The bubble bath and dancing idea has now become a benchmark for future ideas. I will have to think really hard to top this one. I haven't done this in such along time that it will take some real imagination on my part. Any Ideas you may have to help me out I would appreciated.
What do you think about the ring thing? She was a little put out that I have started wearing my wedding band. She was going to ask me to take it off. She said that was at a point that she thinking about taking her’s off. I told her that I had made some bad mistake in the past, this is one of them and I am trying to correct it. I also told her that wanted to show her that I am still committed to her and our R/M. I then said if she wants to take off her ring she can, but I will not. I do not really want her to take off her ring. I do not know how I would handle that. What do you think?
Like you and other here I am second-guessing myself. I know I am going to make mistakes, but I want to avoid them at all costs.
When I packed up her mail to go back with her. I put an envelope with a number of rose peddles in it and wrote on the outside “Thank you!” She will find it when she goes through mail. I hope it will keep the memory alive in her mind of this weekend and so she will think about it. I know she will tell her friends about the bubble bath and dancing. When they hear what happened they will OOO and AW over it. That will validate it with her as well. I do not plan to contact her this week unless she contacts me first. I want her to digest in her mind what has happened.

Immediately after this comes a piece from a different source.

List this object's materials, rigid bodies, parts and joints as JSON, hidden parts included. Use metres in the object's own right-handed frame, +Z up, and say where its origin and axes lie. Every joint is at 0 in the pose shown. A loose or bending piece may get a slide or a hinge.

What is the deal about no passionate kissing or hand holding.? She gave one passionate kiss, but would not let me return the kiss and she would grab my hand and hold it.
Why did she tell me,"if she came into my room during the night to turn her away"?
Yes, I think I got an Eagle on this hole. I am looking forward to making a bunch more!
Well, I got an email from W telling me that she got a new dress for the black tie gala. She is really excited about the dress, the gala and dancing. She has contacted me either by phone or email every day since this past weekend. She wants to take dancing lesions with me and has asked me about get her helmet for Christmas. It sounds like that I may shoot below par on this green as well.
Any suggestions or comments?
How are you holding up? Things going your way? Any new idaes for your sitch?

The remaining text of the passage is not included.